Atoms can be excited by thermal energy. Thereby valence electrons are lifted from ground state to a higher discrete state. The occupation of the different energy levels depends on the temperature and can be described by Boltzmann equation.

Since the excited state is no steady state, excited electrons move back to ground level by emitting the excess energy. The emitted energy is characteristical for the excited element. Through energy absorption atoms can either be excited or ionized. That’s the reason why optical emission spectrometry shows atomic lines as well as ionic lines. Though the emission lines are element specific, they can be disrupted by other elements. By choosing undisturbed emission lines, consideration of several lines per element and adjustment of the standards to the sample matrix or the use of a standard addition method, mistakes in determinations can be avoided.

The basic setting of an optical emission spectrometer with inductively coupled plasma is shown in picture 1. The dissolved sample is feed into the dispersion system by a pump and then nebulized into an aerosol.

Pic. 1: Schema of the inductively coupled plasma optical emission spectrometry (ICP-OES).

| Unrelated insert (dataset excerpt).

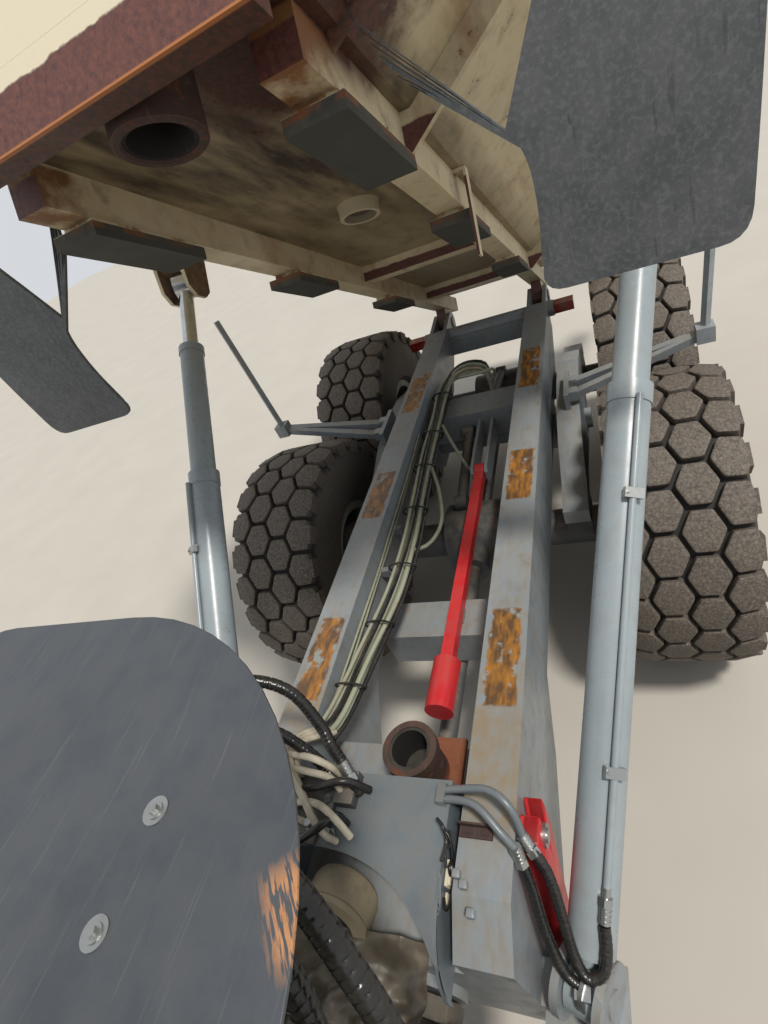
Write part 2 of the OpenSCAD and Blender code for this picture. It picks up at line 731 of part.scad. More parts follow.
module cab_windows() {
    // Rear, front, right side, and the left side's small window behind the door
    block([cab_rear - 10, -560, 2430], [cab_rear + 120, 560, 3230]);
    block([cab_front - 400, -600, 2500], [cab_front + 10, 600, 3240]);
    block([3330, -cab_half - 10, 2380], [4480, -cab_half + 120, 3240]);
    block([side_window[0][0], cab_half - 120, side_window[0][1]],
        [side_window[1][0], cab_half + 10, side_window[1][1]]);
}

module cab_shell() color(cab_cream) {
    difference() {
        cab_outline(0);
        cab_outline(cab_wall);
        cab_windows();
        // Doorway on the left
        block([door_x[0], cab_half - 120, door_z[0]], [door_x[1], cab_half + 10, door_z[1]]);
    }
    // Ears and pins of the door's hinges
    for (z = hinge_heights) {
        post([door_hinge.x, door_hinge.y, z - 20], 10, 100);
        for (low = [z - 5 - 18, z + 60 + 5])
            block([door_hinge.x - 18, cab_half - 1, low], [door_hinge.x + 18, door_hinge.y + 14, low + 18]);
    }
}

module cab_glass() color("#9fb4bd", 0.4)
    intersection() {
        difference() {
            cab_outline(20);
            cab_outline(28);
        }
        union() {
            block([cab_rear - 10, -560 + seat, 2430 + seat], [cab_rear + 100, 560 - seat, 3230 - seat]);
            block([cab_front - 400, -600 + seat, 2500 + seat], [cab_front + 10, 600 - seat, 3240 - seat]);
            block([3330 + seat, -cab_half - 10, 2380 + seat], [4480 - seat, -cab_half + 100, 3240 - seat]);
            block([side_window[0][0] + seat, cab_half - 100, side_window[0][1] + seat],
                [side_window[1][0] - seat, cab_half + 10, side_window[1][1] - seat]);
        }
    }

module cab_door() color(cab_cream) {
    clear = 6;
    difference() {
        block([door_x[0] + clear, cab_half - cab_wall + 5, door_z[0] + clear],
            [door_x[1] - clear, cab_half, door_z[1] - clear]);
        block([door_x[0] + 110, cab_half - 100, 2380], [door_x[1] - 110, cab_half + 10, 3200]);
    }
    // Hinge straps and barrels
    for (z = hinge_heights) {
        block([door_x[1] - 90, cab_half, z], [door_hinge.x, cab_half + 12, z + 60]);
        difference() {
            post([door_hinge.x, door_hinge.y, z], 20, 60);
            post([door_hinge.x, door_hinge.y, z - 1], 10 + run, 62);
        }
    }
    // Grab handle
    block([door_x[0] + 40, cab_half, 2250], [door_x[0] + 70, cab_half + 45, 2280]);
    block([door_x[0] + 40, cab_half, 2080], [door_x[0] + 70, cab_half + 45, 2110]);
    block([door_x[0] + 40, cab_half + 25, 2080], [door_x[0] + 70, cab_half + 45, 2280]);
}

module door_glass() color("#9fb4bd", 0.4)
    block([door_x[0] + 110 + seat, cab_half - 35, 2380 + seat],
        [door_x[1] - 110 - seat, cab_half - 27, 3200 - seat]);

module cab_interior() color("#33363a") {
    floor = cab_low + cab_wall + seat;
    block([3600, -260, floor], [4100, 260, floor + 380]);
    block([3520, -250, floor + 380], [3640, 250, floor + 1050]);
    // Dashboard and steering column
    block([4350, -560, floor], [4600, 560, floor + 640]);
    rod([4420, 0, floor + 600], [4270, 0, floor + 790], 35);
    aim([4270, 0, floor + 790], [-150, 0, 190]) difference() {
        cylinder(h = 30, r = 210);
        translate([0, 0, -1]) cylinder(h = 32, r = 180);
    }
    aim([4270, 0, floor + 790], [-150, 0, 190]) translate([-190, -20, -5]) cube([380, 40, 25]);
}

// Deck and mudguard over each front wheel
module fender()
    side_plate([[guard_rear, 1290], [guard_rear + 30, 1290], [guard_rear + 120, deck_z - deck_t - 60],
        [guard_rear + 200, deck_z - deck_t], [guard_front - 230, deck_z - deck_t],
        [guard_front - 140, deck_z - deck_t - 60], [guard_front - 30, 1200], [guard_front, 1200],
        [guard_front - 90, deck_z - 40], [guard_front - 150, deck_z], [guard_rear + 150, deck_z],
        [guard_rear + 80, deck_z - 30]], cab_half + 30, 1400);

module fenders() color(dark_grey) {
    pair() fender();
    // Carriers under the decks and the cab
    for (x = [3480, 4630]) {
        block([x, -1380, front_top + 80], [x + 90, 1380, cab_low - seat]);
        pair() block([x, front_in, front_top + seat], [x + 90, front_in + front_w, front_top + 90]);
    }
}

// Steps in front of each front wheel, and handrails
module steps_and_rails() color("#3d4145") pair() {
    for (i = [0:3])
        block([step_x - 10 * i, 760, 480 + 290 * i], [step_x + 300 - 10 * i, 1240, 510 + 290 * i]);
    for (y = [752, 1232])
        block([step_x + 10, y, 470], [step_x + 290, y + 16, deck_z - 20]);
    block([step_x - 130, cab_half + 60, deck_z - 30], [step_x + 310, 1250, deck_z]);
    // Bracket to the front rail
    block([step_x + 120, front_in + front_w + seat, front_low + 60],
        [step_x + 220, 760, front_low + 140]);
    // Handrail
    for (x = [step_x - 110, step_x + 280]) rod([x, 1235, deck_z - 10], [x, 1235, 2650], 19);
    rod([step_x + 280, 1235, 2650], [step_x - 110, 1235, 2650], 19);
}

module side_tanks() color(dark_grey) {
    pair() block([tank_x - 200, 660, 780], [tank_x, 1180, 1400]);
    pair() block([tank_x - 130, front_in + front_w + seat, 1250], [tank_x, 661, 1350]);
}

module bumper() color(dark_grey) {
    side_plate([[6452, 1150], [6452, 640], [6640, 640], [nose_x, 720], [nose_x, 1080], [6660, 1150]],
        -1150, 1150);
    // Tow eyes
    pair() difference() {
        union() {
            axle([6560, 400, 590], 60, 40);
            block([6500, 380, 590], [6620, 420, 641]);
        }
        axle([6560, 400, 590], tow_r, 60);
    }
    pair() block([6330, front_in, 900], [6453, front_in + front_w, front_low - seat]);
}

module head_lamps() color("#d9dde0") pair() {
    block([6480, 760, 1150 + seat], [6640, 1080, 1340]);
    translate([6635, 920, 1245]) rotate([0, 90, 0]) cylinder(h = 22, r = 78);
}

module mirrors() color("#26292b") pair() {
    rod([step_x + 85, 1235, 2669 + seat], [step_x + 85, 1235, 2760], 16);
    rod([step_x + 85, 1235, 2745], [step_x + 85, 1340, 2745], 16);
    block([step_x + 50, 1262, 2500], [step_x + 110, 1450, 2900]);
}

// Dark plate behind the cab, over the hitch hoses
module cover_plate() color("#5a5f6b") {
    half = 610;
    left = 560;
    right = 280;
    block([2060 + left, -half, 2640], [3120, half, 2650]);
    block([2060 + right, -half, 2640], [2061 + left, half - left, 2650]);
    block([2060, -half + right, 2640], [2061 + right, half - left, 2650]);
    post([2060 + left, half - left, 2640], left, 10);
    post([2060 + right, -half + right, 2640], right, 10);
    pair() block([3060, 470, front_top + seat], [3110, 520, 2641]);
    pair() block([3060, 400, front_top + seat], [3180, 520, front_top + 30]);
    pair() block([3105, 400, front_top + seat], [3300, 455, front_top + 30]);
}

// Draws one piece in the truck's own frame
module place() translate([frame_shift, 0, 0]) children();

place() rear_frame();
place() rear_axles();
place() rear_driveline();
place() balance_beams();
place() mudguard_arms();
place() exhaust_outlet();
place() valve_cover();
place() rail_hoses();
place() steering_lock_bar();
place() tail_lamps();
place() body_prop();
place() hoist_barrel(1);  // hoist_barrel_left
place() hoist_barrel(-1);  // hoist_barrel_right
place() hoist_stage(1);  // hoist_stage_left
place() hoist_stage(-1);  // hoist_stage_right
place() hoist_rod(1);  // hoist_rod_left
place() hoist_rod(-1);  // hoist_rod_right
place() bed_tub();
place() bed_beams();
place() bed_pads();
place() bed_flaps();
place() tyre(0, 1);  // tyre_mid_left
place() tyre(0, -1);  // tyre_mid_right
place() tyre(-bogie_gap, 1);  // tyre_rear_left
place() tyre(-bogie_gap, -1);  // tyre_rear_right
place() tyre(wheel_base, 1);  // tyre_front_left
place() tyre(wheel_base, -1);  // tyre_front_right
place() rim(0, 1);  // rim_mid_left
place() rim(0, -1);  // rim_mid_right
place() rim(-bogie_gap, 1);  // rim_rear_left
place() rim(-bogie_gap, -1);  // rim_rear_right
place() rim(wheel_base, 1);  // rim_front_left
place() rim(wheel_base, -1);  // rim_front_right
place() hitch_yoke();
place() steering_barrel(1);  // steering_barrel_left
place() steering_barrel(-1);  // steering_barrel_right
place() steering_rod(1);  // steering_rod_left
place() steering_rod(-1);  // steering_rod_right
place() front_frame();
place() front_axle();
place() engine();
place() hood();
place() grille();
place() cab_shell();
place() cab_glass();
place() cab_door();
place() door_glass();
place() cab_interior();
place() fenders();
place() steps_and_rails();
place() side_tanks();
place() bumper();
place() head_lamps();
place() mirrors();
place() cover_plate();
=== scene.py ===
# %% [markdown]
# # An articulated dump truck with its bed raised
# The CAD model gives every piece its size and its joints. This script dresses it: worn paint,
# rust, dust, lugged tyres, rubber flaps and the many hoses. The first cell loads the model as a
# fixed frame.

# %% Load the frame
import math
import random
import bmesh
import bpy
from mathutils import Matrix, Vector, noise


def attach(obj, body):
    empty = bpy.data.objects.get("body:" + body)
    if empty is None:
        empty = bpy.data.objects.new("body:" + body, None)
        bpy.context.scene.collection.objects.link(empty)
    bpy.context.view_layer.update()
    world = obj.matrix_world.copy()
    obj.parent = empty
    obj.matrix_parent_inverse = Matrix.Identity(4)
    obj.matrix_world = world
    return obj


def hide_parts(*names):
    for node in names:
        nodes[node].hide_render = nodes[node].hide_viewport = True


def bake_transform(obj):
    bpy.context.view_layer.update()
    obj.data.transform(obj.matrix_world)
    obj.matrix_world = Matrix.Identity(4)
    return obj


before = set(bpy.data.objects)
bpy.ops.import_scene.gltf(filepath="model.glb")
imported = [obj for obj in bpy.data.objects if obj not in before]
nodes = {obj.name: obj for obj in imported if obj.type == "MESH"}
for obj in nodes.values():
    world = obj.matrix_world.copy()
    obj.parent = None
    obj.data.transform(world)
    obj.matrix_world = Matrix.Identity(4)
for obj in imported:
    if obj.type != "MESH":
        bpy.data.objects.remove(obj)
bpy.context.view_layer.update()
chance = random.Random(7)
print("CAD nodes:", len(nodes))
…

This in turn is carried to the atomizing unit, the plasma torch, by a carrier gas. The plasma torch is rinsed with argon in a constant flow rate. The upper part of the torch is wrapped with a water-cooled induction coil, which is supplied by a high frequency generator.
[…] Ohmic heating is part of ICP-OES. Thereby temperature rises up to 10 000 K and the amount of excited atoms is dramatically increased, so that a detection is possible to a low μg/kg range. Energy transferring hits with the plasma particles lead to an atomization, ionization or excitation of the probe aerosol. With the help of a spectral device and mono- or polychromators the emitted energy is fragmented into the separate wave lengths (λ). The photons of the wave lengths are detected via charge-coupled devices (CCD) and charge injection devices (CID) and quantifiable via a proportional relationship between concentration of the analyte and measured intensity.